Start of Supplied data

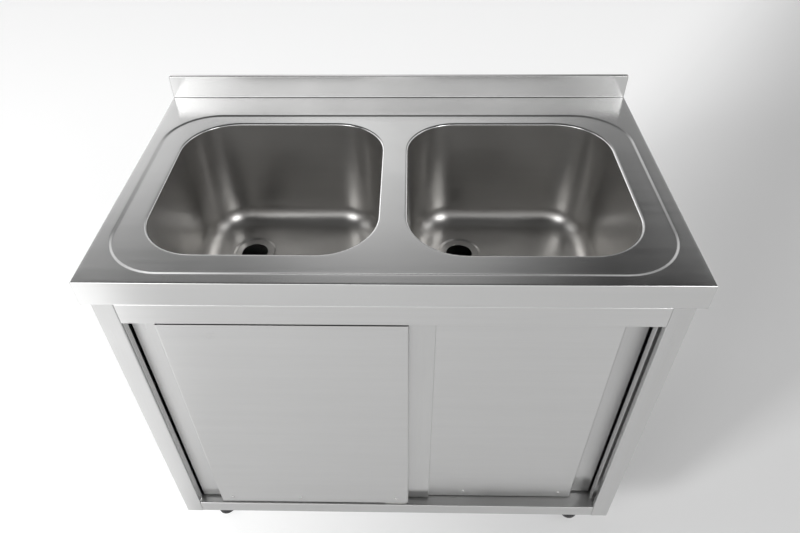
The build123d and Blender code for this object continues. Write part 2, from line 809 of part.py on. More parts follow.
# ---- Base rails, which carry the legs ------------------------------------------------------------------
def base_rail(side):
    """A hat-shaped rail under the shelf, drilled for the screws of two legs."""
    half = base_rail_gauge / 2
    wall = base_rail_width / 2 - half
    edge = wall + base_rail_flange
    middle = side * leg_x
    low = body_bottom + half
    high = shelf_underside - half
    start = body_front + base_rail_end
    length = body_rear - body_front - 2 * base_rail_end
    with BuildPart() as rail:
        with BuildSketch(facing_front(middle, start + length, 0)):
            with BuildLine():
                FilletPolyline((-edge, high), (-wall, high), (-wall, low), (wall, low), (wall, high),
                               (edge, high), radius=fold_radius)
            trace(line_width=base_rail_gauge)
        extrude(amount=length)
        with BuildSketch(Plane.XY.offset(body_bottom)):
            with Locations((middle, leg_centre_y - leg_y), (middle, leg_centre_y + leg_y)):
                with PolarLocations(leg_screw_circle / 2, leg_screw_count, start_angle=leg_screw_angle):
                    Circle(leg_screw / 2)
        extrude(amount=base_rail_gauge, mode=Mode.SUBTRACT)
    return rail


left_base_rail = base_rail(-1)
save(left_base_rail, "left_base_rail")

right_base_rail = base_rail(1)
save(right_base_rail, "right_base_rail")


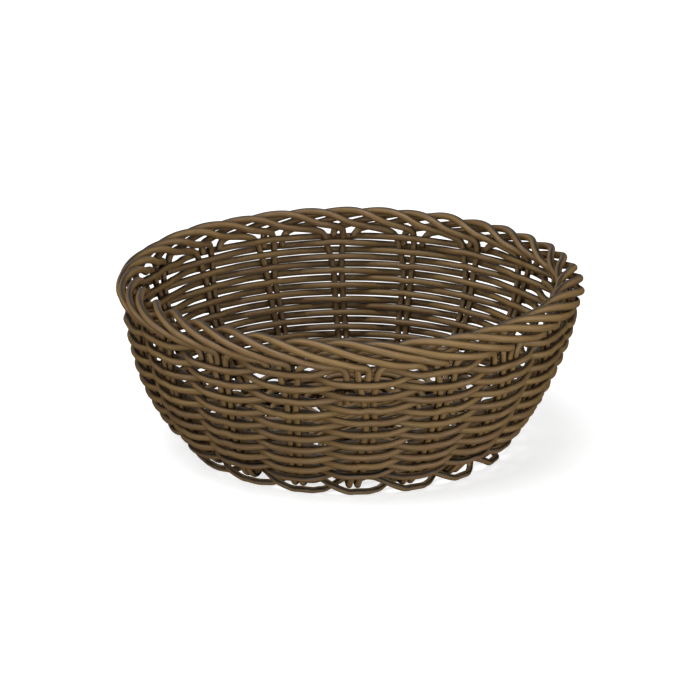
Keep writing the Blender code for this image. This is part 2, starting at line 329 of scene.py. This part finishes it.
class Basket:
    """Works out the path of every cord from the sizes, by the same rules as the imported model."""

    def __init__(self, sizes):
        self.stake = sizes.stake_cord
        self.weaver = sizes.weaver_cord
        self.woven = sizes.weaver_cord * sizes.plump
        self.twined = sizes.foot_cord
        self.air = sizes.clearance
        self.wall_radius = sizes.wall_radius
        self.foot_radius = sizes.foot_radius
        self.top_spread = sizes.top_spread
        self.lean = sizes.lean
        self.top_lean = sizes.top_lean
        self.uneven = sizes.unevenness
        self.side_by_side = self.stake + self.air
        self.touching = self.side_by_side / 2
        self.float = (self.stake + self.weaver) / 2 + self.air
        self.flat = FLATTENED * self.stake
        self.twist = (self.stake + self.twined) / 2 + self.air
        self.pitch = self.weaver + sizes.row_air
        foot_rise = FOOT_UP + self.twist + (self.twined + self.weaver) / 2 + self.air
        self.length = foot_rise + WALL_ROWS * self.pitch
        self.base_pitch = self.weaver + sizes.base_row_air
        self.last_base_row = self.foot_radius - FOOT_BEND
        self.first_base_row = self.last_base_row - (BASE_ROWS - 1) * self.base_pitch
        self.base_line = self.twined + BASE_LIFT + self.stake / 2
        self.rise = self.rise_for(self.length)
        self.spots = self.outline(self.rise)
        lowest = self.twined / 2 * math.cos(math.pi / 4) + self.twist * math.cos(math.pi * FOOT_REST)
        self.foot_line = lowest - self.on_outline(FOOT_UP)[1]
        self.swing = [wander(random.Random(SEED + pair), (35, 60, 110)) for pair in range(PAIRS)]

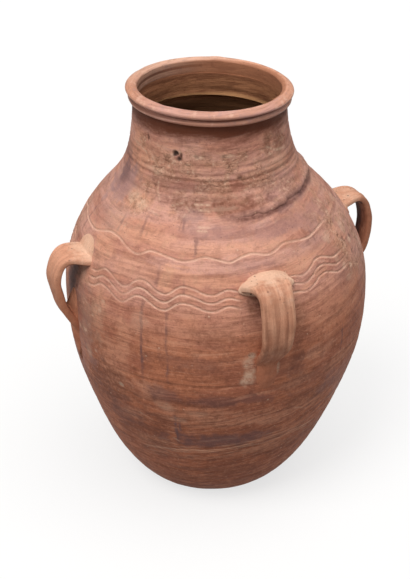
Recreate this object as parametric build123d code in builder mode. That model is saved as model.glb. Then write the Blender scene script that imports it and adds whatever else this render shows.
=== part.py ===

End of Supplied data

_To be done_
Report the number of lines holding the string "this", without any other words.

_Exercise solution_
3